GOAL =
All of the material below is to be repeated exactly.

[start of SOURCE DATA]

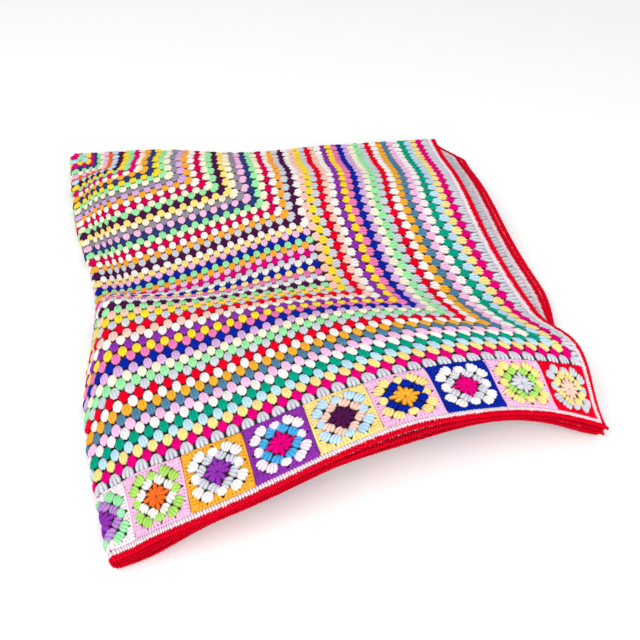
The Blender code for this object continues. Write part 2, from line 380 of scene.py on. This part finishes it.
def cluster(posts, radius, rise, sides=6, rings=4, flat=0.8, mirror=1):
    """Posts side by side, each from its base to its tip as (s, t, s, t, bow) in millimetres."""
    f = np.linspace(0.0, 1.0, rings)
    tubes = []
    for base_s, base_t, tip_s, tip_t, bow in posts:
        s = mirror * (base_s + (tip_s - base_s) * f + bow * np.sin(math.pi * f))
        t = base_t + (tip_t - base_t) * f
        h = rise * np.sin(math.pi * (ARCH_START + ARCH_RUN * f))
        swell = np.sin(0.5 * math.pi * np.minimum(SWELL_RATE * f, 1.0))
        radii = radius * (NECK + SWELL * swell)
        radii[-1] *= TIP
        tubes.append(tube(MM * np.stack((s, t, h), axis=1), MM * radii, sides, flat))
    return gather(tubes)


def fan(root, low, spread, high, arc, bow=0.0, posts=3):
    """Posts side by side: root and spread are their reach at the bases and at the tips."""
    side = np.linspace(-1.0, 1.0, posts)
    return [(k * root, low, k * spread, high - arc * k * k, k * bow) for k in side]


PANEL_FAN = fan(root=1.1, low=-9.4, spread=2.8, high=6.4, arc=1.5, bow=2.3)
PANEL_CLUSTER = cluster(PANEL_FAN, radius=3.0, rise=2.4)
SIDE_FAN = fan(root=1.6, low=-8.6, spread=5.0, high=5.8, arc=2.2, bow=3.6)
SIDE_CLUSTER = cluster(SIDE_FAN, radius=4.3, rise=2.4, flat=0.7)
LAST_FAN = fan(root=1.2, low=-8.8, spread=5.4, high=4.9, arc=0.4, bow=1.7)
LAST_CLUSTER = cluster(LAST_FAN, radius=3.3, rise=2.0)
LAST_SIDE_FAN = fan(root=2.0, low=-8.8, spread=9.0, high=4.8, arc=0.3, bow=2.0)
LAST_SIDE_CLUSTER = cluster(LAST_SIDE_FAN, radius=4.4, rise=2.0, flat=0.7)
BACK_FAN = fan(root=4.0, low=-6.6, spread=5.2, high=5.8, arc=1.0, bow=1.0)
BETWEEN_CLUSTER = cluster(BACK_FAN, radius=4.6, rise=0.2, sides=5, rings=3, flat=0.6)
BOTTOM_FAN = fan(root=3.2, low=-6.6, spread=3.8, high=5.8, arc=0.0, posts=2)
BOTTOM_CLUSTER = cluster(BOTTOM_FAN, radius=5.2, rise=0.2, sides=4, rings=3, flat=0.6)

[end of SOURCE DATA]

OUTPUT =
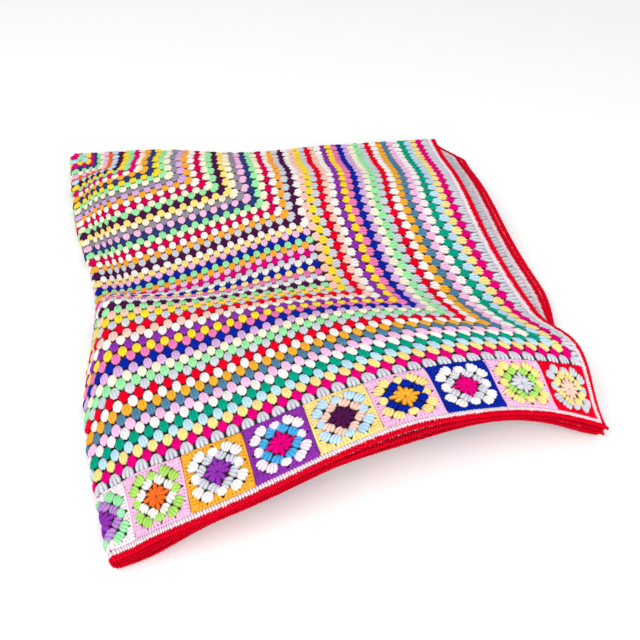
The Blender code for this object continues. Write part 2, from line 380 of scene.py on. This part finishes it.
def cluster(posts, radius, rise, sides=6, rings=4, flat=0.8, mirror=1):
    """Posts side by side, each from its base to its tip as (s, t, s, t, bow) in millimetres."""
    f = np.linspace(0.0, 1.0, rings)
    tubes = []
    for base_s, base_t, tip_s, tip_t, bow in posts:
        s = mirror * (base_s + (tip_s - base_s) * f + bow * np.sin(math.pi * f))
        t = base_t + (tip_t - base_t) * f
        h = rise * np.sin(math.pi * (ARCH_START + ARCH_RUN * f))
        swell = np.sin(0.5 * math.pi * np.minimum(SWELL_RATE * f, 1.0))
        radii = radius * (NECK + SWELL * swell)
        radii[-1] *= TIP
        tubes.append(tube(MM * np.stack((s, t, h), axis=1), MM * radii, sides, flat))
    return gather(tubes)


def fan(root, low, spread, high, arc, bow=0.0, posts=3):
    """Posts side by side: root and spread are their reach at the bases and at the tips."""
    side = np.linspace(-1.0, 1.0, posts)
    return [(k * root, low, k * spread, high - arc * k * k, k * bow) for k in side]


PANEL_FAN = fan(root=1.1, low=-9.4, spread=2.8, high=6.4, arc=1.5, bow=2.3)
PANEL_CLUSTER = cluster(PANEL_FAN, radius=3.0, rise=2.4)
SIDE_FAN = fan(root=1.6, low=-8.6, spread=5.0, high=5.8, arc=2.2, bow=3.6)
SIDE_CLUSTER = cluster(SIDE_FAN, radius=4.3, rise=2.4, flat=0.7)
LAST_FAN = fan(root=1.2, low=-8.8, spread=5.4, high=4.9, arc=0.4, bow=1.7)
LAST_CLUSTER = cluster(LAST_FAN, radius=3.3, rise=2.0)
LAST_SIDE_FAN = fan(root=2.0, low=-8.8, spread=9.0, high=4.8, arc=0.3, bow=2.0)
LAST_SIDE_CLUSTER = cluster(LAST_SIDE_FAN, radius=4.4, rise=2.0, flat=0.7)
BACK_FAN = fan(root=4.0, low=-6.6, spread=5.2, high=5.8, arc=1.0, bow=1.0)
BETWEEN_CLUSTER = cluster(BACK_FAN, radius=4.6, rise=0.2, sides=5, rings=3, flat=0.6)
BOTTOM_FAN = fan(root=3.2, low=-6.6, spread=3.8, high=5.8, arc=0.0, posts=2)
BOTTOM_CLUSTER = cluster(BOTTOM_FAN, radius=5.2, rise=0.2, sides=4, rings=3, flat=0.6)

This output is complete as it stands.